I was somewhat critical about Clubhouse when it launched (yes, I was on it or awhile), a site pundits often referred to as a "dinner party simulation app".
But most of us were angry that the social network (was it a social network?) was being astroturfed into a “thing” by men like Andreessen. Clubhouse, said media analyst Noah Cohen, showed that "Silicon Valley fully lost the plot, effusively hyping up an app that literally just let them hear their own voices".
The snake finally eating its own tail.
As Noah said back in 2021, Clubhouse, by the very fact both its initial user base and its subsequent hype was basically dreamt up by Silicon Valley insiders, was, in his opinion, a test of whether or not venture capitalists had enough influence to dream up a new - honestly, very bad - social network and force it upon the rest of the internet. They did.
Except that Clubhouse had a hilariously fast crash-out - but that did not deter these guys from continuing to try and make fetch happen and they’ve spent the last 4 years coordinating behind the scenes to remake the country in their own image.
Well, at least until Donald Trump’s tariff announcement last month, which seems to have really broken the right-wing tech coalition that’s been flourishing on Signal since COVID.
And according to Semafor, these group chats did have a profound impact on how we’ve understood the world for the last four years. These groups coordinated harassment campaigns - they especially hate journalist Taylor Lorenz, apparently - and affected how narratives were shaped online and in the media.
It is what I have been pounding on about for years. The industrial-media-political complex (a direct offshoot of the military–industrial complex) is a snake. Take nothing at face value in the media. Traditional journalism has been blasted to pieces. I have been embedded in the journalism/media industry all my life. As I have noted many times, to be an informed citizen is a daunting task. We move through myriad, overlapping spheres, ones that are forever entangled. All moving at an exponential pace. We are living through social and political and technological change on the scale of the Agricultural or Industrial Revolution. But occurring in only a fraction of the time. And most of our information about it is controlled by that industrial-media-political complex.

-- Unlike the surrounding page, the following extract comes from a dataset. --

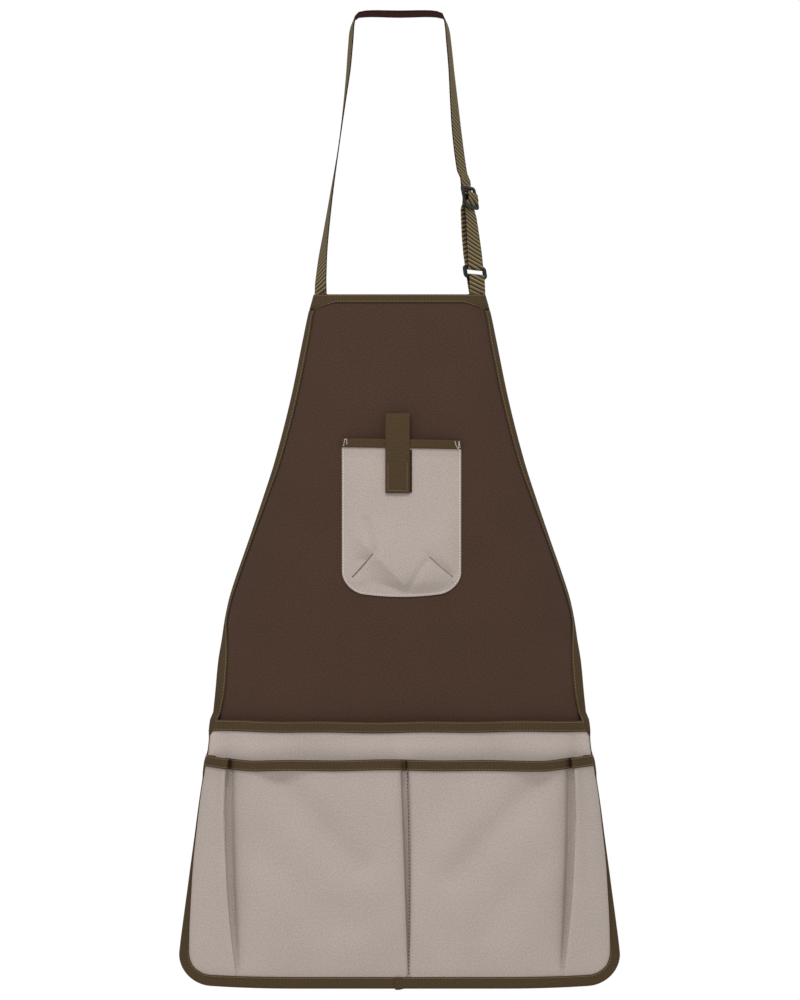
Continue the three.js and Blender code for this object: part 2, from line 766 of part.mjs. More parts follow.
const looseSteps = 60;
function neckStrap() {
  const close = buckleThickness / 2 + gap + webbing / 2;
  const over = close + webbing + 2 * gap;
  const bars = (share) => slideAt + share * slideBar;
  const toFirst = slideAt - slideBar;
  const loose = Array.from({ length: looseSteps + 1 }, (unused, i) => ({
    distance: (i / looseSteps) * (toFirst - strapWidth),
    n: 0,
  }));
  const half = layerSpread / 2;
  const between = [0.5, 0.75];
  const threaded = [
    { distance: toFirst - strapWidth / 2, n: slideLift - close / 2 },
    { distance: toFirst - buckleBar, n: slideLift - close },
    { distance: toFirst + bendRadius, n: slideLift - close },
    { distance: slideAt - bendRadius * webEase, n: slideLift + over * webDip },
    { distance: slideAt - bendRadius, n: slideLift + over },
    { distance: slideAt + bendRadius, n: slideLift + over },
    { distance: slideAt + bendRadius * webEase, n: slideLift + over * webDip },
    { distance: bars(1) - bendRadius, n: slideLift - close },
    { distance: bars(1) + buckleBar / 2, n: slideLift - close },
    { distance: bars(1) + strapWidth / 2, n: half * spreadEase },
    ...between.map((share) => ({ distance: slideAt + (ringAt - slideAt) * share, n: half })),
  ];
  const turned = bendRound(ringAt - ringBar, 0, 1, 90, -90);
  const fixed = slideLift - close - webbing - 2 * gap;
  const returned = [
    ...between
      .map((share) => ({ distance: slideAt + (ringAt - slideAt) * share, n: -half }))
      .reverse(),
    { distance: bars(1) + buckleBar, n: Math.min(fixed, -half) },
    { distance: bars(1) - bendRadius, n: fixed },
    ...bendRound(slideAt, slideLift, -1, -90, 90),
  ];
  const free = [...loose, ...threaded, ...turned, ...returned];
  const places = free.map(({ distance, n }) => strapPlace(distance, n));
  return strip([...lapPlaces(-1, 0), ...places], strapWidth, webbing);
}

function strapTab() {
  const turned = bendRound(ringAt + ringBar, 0, -1, 90, -90);
  const places = turned.map(({ distance, n }) => strapPlace(distance, n));
  return strip(
    [...lapPlaces(1, 0), ...places, ...lapPlaces(1, 1).reverse()],
    strapWidth,
    webbing,
  );
}

// A flat plastic buckle with a row of slots, on the strap at a distance along it.
function buckle(height, slots, distance, n) {
  const outline = roundedRectangle(buckleWidth, height, 0, buckleBar);
  for (const slot of slots)
    outline.holes.push(roundedRectangle(slotWidth, slot.height, slot.at, slotRadius));
  const bevel = buckleThickness / 4;
  const geometry = new THREE.ExtrudeGeometry(outline, {
    depth: buckleThickness - 2 * bevel,
    bevelThickness: bevel,
    bevelSize: bevel,
    bevelOffset: -bevel,
    bevelSegments: 1,
    curveSegments: 3,
  });
  geometry.translate(0, 0, -buckleThickness / 2 + bevel);
  const { at, across, along, out } = strapPlace(distance, n);
  const mesh = new THREE.Mesh(geometry);
  mesh.applyMatrix4(new THREE.Matrix4().makeBasis(across, along, out).setPosition(at));
  return mesh;
}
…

It is a networked oligarchy, but, also, the most typical radicalization story you could ever tell. Men, isolated by the pandemic, found each other on a public network, Clubhouse, and moved to a dark social platform, Signal, to speak more freely and openly and then spent years radicalizing each other.
But this is as true for the Silicon Valley dorks as it is for QAnon as it is incels as it is for ISIS. And it’s darkly funny that some of the men who built the internet as we currently use it were not immune from the indoctrinating social pathways they funded or built.
Or to put it more simply: Silicon Valley has secretly getting very high on their own supply for years.
But the ultimate takeaway is that, yes, the intellectual dark web is real. The right wing are working together very closely. They are texting each other constantly and sharing resources and tactics and if we have any shot at getting ourselves out from under their thumb, we have to have the same level of coordination.
Hey, guys!! Invite me to some group chats!